Los contenidos del cable filtrado fueron tajantemente rechazados por el gobierno peruano, quien lo calificó como “cable de la infamia” y como parte de una campaña para “dañar el honor de las instituciones armadas”.
Ollanta Humala no perdió oportunidad para referirse al tema, que lo toca muy de cerca por haber servido en su época de militar en la zona. Se mostró a favor de promover cultivos alternativos para los campesinos cocaleros y de aumentar las penas para los microcomercializadores.
Sostuvo que el narcotráfico es una actividad más rentable que la minería en Perú, con casi 20 mil millones de dólares al año. El país, dijo “se ha convertido en uno de los primeros productores y exportadores de cocaína a nivel mundial”, de acuerdo a estadísticas de la ONU, y se mostró partidario de una lucha frontal.

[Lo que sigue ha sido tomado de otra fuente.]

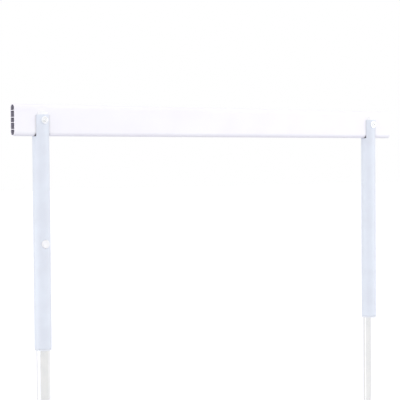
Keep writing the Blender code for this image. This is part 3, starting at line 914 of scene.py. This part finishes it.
low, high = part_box("left_guide_bush")
flange_radius = (high.y - low.y) / 2
flange_top = low.z + BUSH_FLANGE
lower_edge = (flange_radius - BUSH_ROUNDING, low.z + BUSH_ROUNDING)
profile = [
    (bore, high.z),
    (guide_radius - LEAD_IN, high.z),
    (guide_radius, high.z - 3 * LEAD_IN),
    (guide_radius, flange_top),
    (flange_radius - LEAD_IN / 2, flange_top),
    (flange_radius, flange_top - LEAD_IN / 2),
    *arc(lower_edge, (BUSH_ROUNDING, BUSH_ROUNDING), 0, -90, steps=6),
    (bore + LEAD_IN, low.z),
    (bore, low.z + LEAD_IN),
    (bore, high.z),
]
bush = turned("left_flanged_bush", profile, on_left_axis, TUBE_STEPS)
for side, piece in zip(SIDES, both_sides(bush)):
    hand_over(piece, "crossbar_frame", "white_nylon", pale_nylon, f"{side}_guide_bush")

# %% Post caps
CAP_TOP = 2.5 * MM

low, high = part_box("left_post_cap")
under = high.z - CAP_TOP
upper_edge = (guide_radius - BUSH_ROUNDING, high.z - BUSH_ROUNDING)
profile = [
    (0, high.z),
    *arc(upper_edge, (BUSH_ROUNDING, BUSH_ROUNDING), 90, 0, steps=6),
    (guide_radius, low.z + LEAD_IN),
    (guide_radius - LEAD_IN / 2, low.z),
    (bore + LEAD_IN / 2, low.z),
    (bore, low.z + LEAD_IN),
    (bore, under),
    (0, under),
]
cap = turned("left_moulded_cap", profile, on_left_axis, TUBE_STEPS)
for side, piece in zip(SIDES, both_sides(cap)):
    hand_over(piece, "posts", "white_nylon", white_nylon, f"{side}_post_cap")

# %% [markdown]
# ## Packers and washers
# Between the bar's flat face and the round sleeve there is a half-moon gap at the front and one
# at the rear. A moulded packer fills each and closes the tube's top with a dome. All four are
# one shape: a domed plug is spun, cut flat with Bisect, and drilled for the bolt. The cut leaves
# slivers narrower than the edge's rounding, so they are dissolved, and the cut face is pressed
# flat again before its edges are rounded.

# %% The four places of a packer or a washer
OTHER_PLACES = {
    "left_rear": TO_RIGHT.inverted() @ HALF_TURN,
    "right_front": TO_RIGHT,
    "right_rear": HALF_TURN,
}


def all_four(piece):
    """The left front piece and its three copies, each with the name of its place."""
    pieces = {"left_front": piece}
    for place_name, placement in OTHER_PLACES.items():
        pieces[place_name] = copied(piece, piece.name.replace("left_front", place_name), placement)
    return pieces.items()


# %% Packers
MOULDED_EDGE = 0.35 * MM
SLIVER = 0.3 * MM

low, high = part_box("left_front_packer")
dome_radii = (guide_radius - slot_half_width, high.z - ear_top)
profile = [
    (0, high.z),
    *arc((slot_half_width, ear_top), dome_radii, 90, 0, steps=20),
    (guide_radius, low.z),
    (0, low.z),
]
packer = turned("left_front_half_moon", profile, on_left_axis, TUBE_STEPS)
cut = (0, -slot_half_width, 0)
open_mesh(packer)
bpy.ops.mesh.select_all(action="SELECT")
bpy.ops.mesh.bisect(plane_co=cut, plane_no=(0, -1, 0), use_fill=True, clear_inner=True)
settle()
bpy.ops.mesh.dissolve_degenerate(threshold=SLIVER)
choose(packer, "verts", lambda vert: vert.co.y > -slot_half_width - SLIVER)
bpy.ops.transform.resize(value=(1, 0, 1), center_override=cut)
close_mesh()
drill_for_bolt(packer, left_x)
open_mesh(packer)
bpy.ops.mesh.select_all(action="SELECT")
bpy.ops.mesh.dissolve_degenerate(threshold=SLIVER / 3)
close_mesh()
soften(packer, MOULDED_EDGE)
for place_name, piece in all_four(packer):
    hand_over(piece, "crossbar_frame", "white_nylon", white_nylon, f"{place_name}_packer")

# %% [markdown]
# The saddle washers are flat on the outside, for the bolt's head or the nut, and hollowed on the
# inside to sit on the round sleeve. A disc is cut with a rod as thick as the sleeve.

# %% Saddle washers
WASHER_EDGE = 0.15 * MM

low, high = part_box("left_front_saddle_washer")
washer_radius = (high.z - low.z) / 2
inside, outside = (left_x, low.y / 2, bar_centre.z), (left_x, low.y, bar_centre.z)
washer = rod("left_front_hollowed_washer", washer_radius, inside, outside)
below, above = (left_x, 0, bar_low.z), (left_x, 0, bar_high.z)
carve(washer, rod("sleeve_form", sleeve_radius + GAP, below, above, TUBE_STEPS))
drill_for_bolt(washer, left_x)
soften(washer, WASHER_EDGE)
for place_name, piece in all_four(washer):
    hand_over(piece, "crossbar_frame", "washer_nylon", pale_nylon, f"{place_name}_saddle_washer")

# %% [markdown]
# ## Bolts and cap nuts
# The bar's bolts are flanged button-head screws. The head is spun from its profile, the shank
# with it, and the hexagon socket is pressed in with a six-sided rod. Both heads are at the front,
# so the copy for the right upright is moved and not turned.

# %% Bolts
BOLT_RADIUS = 4 * MM
HEAD_HEIGHT = 4.4 * MM
HEAD_FLANGE_THICKNESS = 1.3 * MM
HEAD_DOME_RADIUS = 7 * MM
SOCKET_WIDTH = 5 * MM
SOCKET_DEPTH = 2.6 * MM
PLATED_EDGE = 0.15 * MM
END_CHAMFER = 0.8 * MM


def hexagon_corner(width):
    """How far a hexagon's corners are from its middle, for this width across its flats."""
    return width / 2 / math.cos(math.radians(30))


def hexagon(name, width, start_y, end_y):
    """A six-sided rod along the left bolt's axis."""
    start, end = (left_x, start_y, bar_centre.z), (left_x, end_y, bar_centre.z)
    return rod(name, hexagon_corner(width), start, end, steps=6)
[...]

El problema de seguridad radica en que en la zona se ha detectado, además de una reactivación subversiva, la presencia de carteles mexicanos, específicamente del Cartel del Valle, que estarían organizando la industria e implicaría un nivel de internacionalización crítico del tema. Los primeros afectados serían los vecinos, principalmente Chile, por los vínculos económicos desarrollados con Perú.
Este tema, deja puesto sobre la mesa un mensaje extraordinariamente complejo si, efectivamente como dicen los propios analistas peruanos, el Estado se encuentra en riesgo de ser incapaz de imponer sus leyes en la totalidad del territorio y a la totalidad de la población.